We cuddled skin to skin for a moment before I realized that something was wrong - Kat was white and shaking. I got jabbed in the leg with a needle, and had the oxytocin turned up and the nurse was practically doing a handstand on my stomach. I was bleeding. I just focussed on my baby so as not to panic and let them do their job. Luckily the cord had stopped pulsing by that point - they wanted to get the placenta out, and wanted to cut the cord ASAP. Robb still got to do it, and then they took my little guy to the pediatrician across the room to be looked over while they tried to stop my hemorrhage. Robb went with him. I was more frightened now that I didn’t have a baby to distract me, but Robb and Bethan helped with that. Oren was weighed - 9 lbs 11 oz! 21 inches and a 37.5cm head! We looked at the placenta - it looked good, intact. They set it aside in a safe place. As soon as I got Oren back, I put him to the breast, and he latched like a champ. The bleeding had slowed, but not stopped, and they kept pushing on my uterus and causing blood to gush out. Nursing would cause blood to gush out. They were concerned. So finally, Kat said she had to check inside my uterus for clots. That was excruciating. And when she said she needed to clean out all the clots she found, with her hand, I nearly fainted. So they got me the laughing gas, and I huffed and puffed and gasped and cried as she rooted around inside of me. Worst. Feeling. Ever. Drug free labour, but man I needed that gas for the final procedure. And the bleeding finally stopped. I requested a couple of stitches for my two minor tears, because if I didn’t get them stitched I would have needed to limit my activity like going up and down stairs, and I just couldn’t do that.

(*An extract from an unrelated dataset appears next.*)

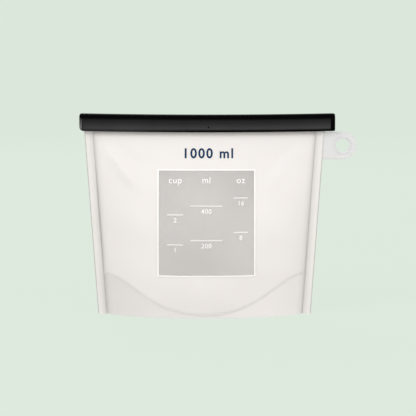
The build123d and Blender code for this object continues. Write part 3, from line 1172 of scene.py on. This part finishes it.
# ---------------------------------------------------------------- the sealing bar
@dataclass
class SealingBar:
    """The black bar: a bowed C-shaped channel, open at its right end and capped at its left."""

    bottom: float = 166.9 * MM
    height: float = 15.6 * MM
    bow: float = 1.2 * MM
    wall: float = 1.8 * MM
    flange: float = 2.0 * MM
    shoulder: float = 4.0 * MM
    foot: float = 1.5 * MM
    slot: float = 1.7 * MM
    lead: float = 4.0 * MM
    lead_flare: float = 0.8 * MM
    corner: float = 3.9 * MM
    end_round: float = 1.5 * MM
    gate: tuple[float, float, float] = (3.6 * MM, 4.5 * MM, 0.8 * MM)
    rungs: int = 7
    cells: int = 56
    # how far the painted gradient darkens the top of the front face
    face_shade: float = 0.66
    near_cap: tuple[float, ...] = (0.0, 0.3, 0.6, 1.0, 1.5, 2.2)
    near_end: tuple[float, ...] = (6.0, 4.8, 4.4, 4.0, 3.6, 3.2, 2.4, 1.5)
    left: float = field(init=False)
    cap_face: float = field(init=False)
    right: float = field(init=False)
    front: float = field(init=False)
    back: float = field(init=False)

    def __post_init__(self) -> None:
        """Takes the bar's outer sizes from its CAD nodes."""
        low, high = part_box("slider_channel")
        self.cap_face, self.right = low.x, high.x
        self.front, self.back = low.y, high.y
        self.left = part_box("slider_end_cap")[0].x

    def outline(self) -> list:
        """The outside of the bar, from the slot's front edge round to its back edge."""
        top, r, f = self.height, self.shoulder, self.foot
        rungs = [f + (top - r - f) * i / self.rungs for i in range(1, self.rungs)]
        points = [(-self.slot, 0.0)]
        points += arc((self.front + f, f), f, 270, 180, 5)
        points += [(self.front, z) for z in rungs]
        points += arc((self.front + r, top - r), r, 180, 90, 10)
        points += [((self.front + self.back) / 2, top)]
        points += arc((self.back - r, top - r), r, 90, 0, 10)
        points += [(self.back, z) for z in reversed(rungs)]
        points += arc((self.back - f, f), f, 0, -90, 5)
        points += [(self.slot, 0.0)]
        return points

    def hollow(self) -> list:
        """The inside of the bar, from the slot's back edge round to its front edge."""
        top, r = self.height - self.wall, self.shoulder - self.wall
        front, back = self.front + self.wall, self.back - self.wall
        points = [(self.slot, self.flange), (back, self.flange)]
        points += arc((back - r, top - r), r, 0, 90, 6)
        points += arc((front + r, top - r), r, 90, 180, 6)
        points += [(front, self.flange), (-self.slot, self.flange)]
        return points

    def sag(self, x: float) -> float:
        """How much lower the bar sits at a place along it than at its ends."""
        middle = (self.left + self.right) / 2
        share = (x - middle) / ((self.right - self.left) / 2)
        return self.bow * (1 - share * share)

    def placed(self, x: float, y: float, z: float, pull: float) -> Vector:
        """A point of the bar, bowed, and pulled in where the bar's ends are rounded.

        Args:
            x: the place along the bar.
            y: the place through it.
            z: the height over its bottom.
            pull: how far the outside is pulled in at this place.

        Returns:
            The point.
        """
        middle_y, middle_z = (self.front + self.back) / 2, self.height / 2
        y -= math.copysign(min(pull, abs(y - middle_y)), y - middle_y)
        z -= math.copysign(min(pull, abs(z - middle_z)), z - middle_z)
        reach = self.corner - (x - self.left)
        if reach > 0:
            lift = self.corner - math.sqrt(max(0.0, self.corner**2 - reach**2))
            z = max(z, lift + 0.12 * z)
        return Vector((x, y, self.bottom + z - self.sag(x)))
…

I was shaky and anxious about my bleeding, and I remember feeling disappointed that I didn’t have that same sense of triumphant euphoria that I had with my first birth. I was just tired, and scared, and looking at this little pink stranger in my arms. But he had a name, and just like we did with our daughter, when we were asked what his name was, Robb and I just looked at each other and both said “Oren” at the same time. So we did know him after all, our little baby laughed into this world.